Comments on the proposed model adverse action forms must be received on or before April 14, 2011.

Risk-Based Pricing Notices

The early proposal to amend the RBP Rule was somewhat unexpected, given that it took the FRB and FTC six years before the current rule became effective on January 1, 2011. Now that creditors have expended significant resources this year to comply with the Rule, the Agencies propose a change and suggest that the change needs to be implemented by July 21.
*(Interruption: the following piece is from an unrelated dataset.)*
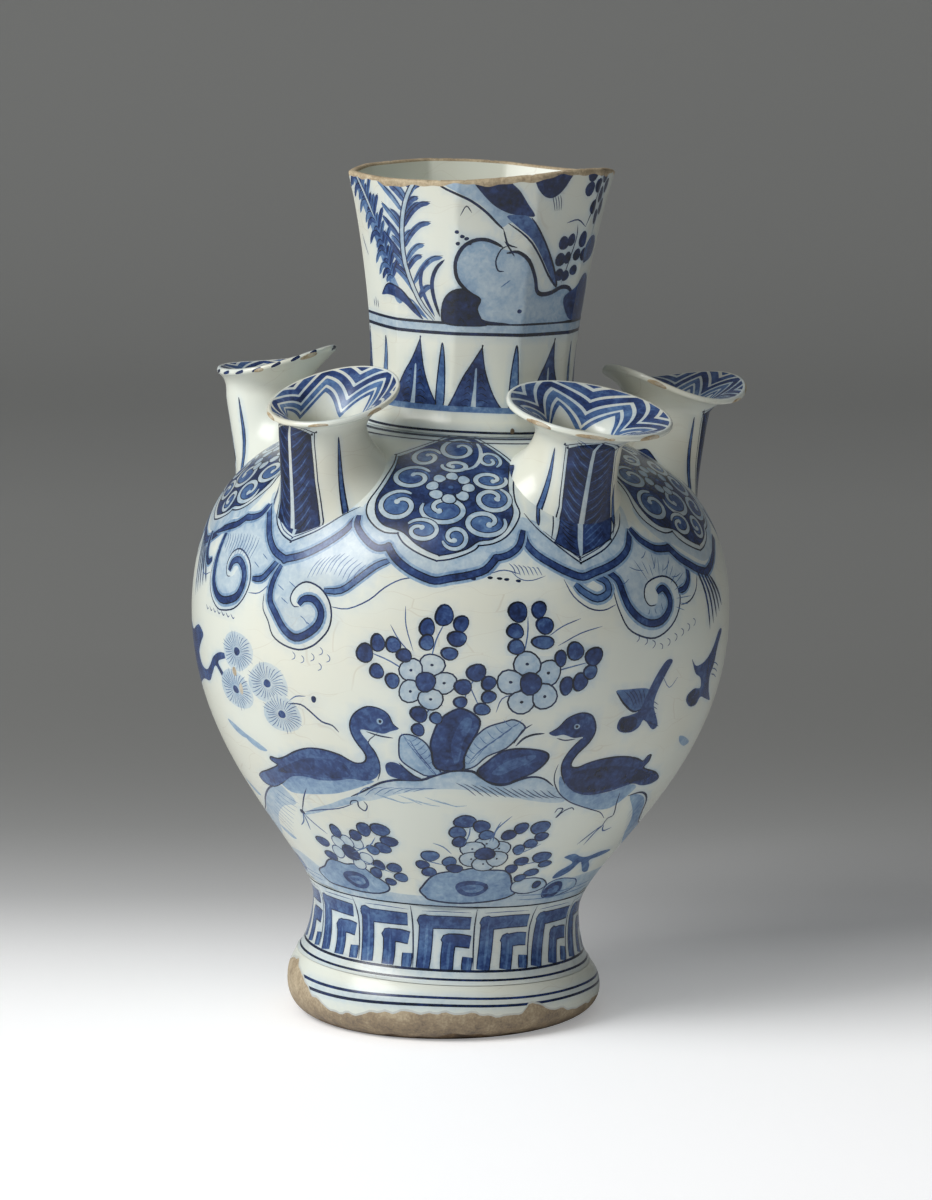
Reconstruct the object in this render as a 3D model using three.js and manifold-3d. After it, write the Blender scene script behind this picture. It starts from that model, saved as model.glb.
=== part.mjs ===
// Flower vase with five spouts: a glazed pot of turned and moulded sections, luted together with slip.
//
// Millimetres, +Z up, the viewer stands on -Y. Azimuths are counted from -Y towards +X, in degrees.
// The foot ring stands level. Everything luted on top of it leans to the right as one, as the real
// pot does, so those pieces sit in one turned group that pivots on the foot's seat.
import * as THREE from 'three';
import { mergeVertices } from 'three/addons/utils/BufferGeometryUtils.js';
import Module from 'manifold-3d';

const wasm = await Module();
wasm.setup();

// Driving dimensions. The sections stack: each rise is counted from the section below.
const lean_degrees = 2.8;
const slip_gap = 0.3; // thickness of slip between two luted sections

const foot = { height: 24, tread_outer: 57.5, tread_inner: 49, bulge: 66.8, bulge_height: 12, neck: 62.6 };
const foot_rounding = { heel_out: 6, heel_up: 2, below: 6, above: 7, neck_out: 1, neck_down: 3 };
const foot_recess = { radius: 48, lip: 1.5 };

const waist = { radius: 56.7, rise: 22, swell: 22.7 };
const waist_cove = { inward: 3.5, upward: 3, below: 8 };
const belly = { radius: 113.6, rise: 127, below: 66.9, above: 43 };
const shoulder = { rise: 79.3, top_radius: 46.5, reach: 47, slope_degrees: 12 };
const body_wall = 5.5;
const seam_bevel = 3; // the belly seam is cut on a slant, higher inside
const floor_thickness = 8;
const floor_fillet = 9;

const neck = { length: 106.4, waist_rise: 25.4, waist_radius: 43.4, rim_radius: 56.2, bore_radius: 39 };
const neck_flare = { lower: 14, upper: 26, rim_slope_degrees: 75 };
const neck_base_rise = 12; // the small cove where the neck spreads onto the shoulder
const rim_wall = 3.6;
const facets = { count: 10, turned_degrees: -10, softness: 0.55, fade: 16 };
const rim_waves = [
  { lobes: 1, height: 2.7, crest_degrees: 70 },
  { lobes: 2, height: 1.7, crest_degrees: 45 },
  { lobes: 3, height: 0.7, crest_degrees: 60 },
];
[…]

The change is significant. For those creditors who elected to give an RBP notice (as opposed to a credit score exception notice), the Agencies have proposed an additional form of notice that must be used when a credit score is used in the risk assessment and pricing. The new RBP notice will include substantially the same language discussed above for adverse action notices. The Agencies state that they expect that analysis, programming, implementation and testing of the new disclosure could be accomplished in 16 hours. We believe this estimate is completely unrealistic. In view of the amount of time it took the Agencies to propose the rule (8 months), it is unlikely that they will publish a final rule in time for creditors to develop and implement the necessary systems and procedures to comply with the final rule’s requirements.

Nonetheless, given the uncertainty and current regulatory environment, creditors are advised to have a plan in place to meet the requirements of the RBP rule.

Comments on the proposal to amend the RBP Rule must be received on or before April 14, 2011.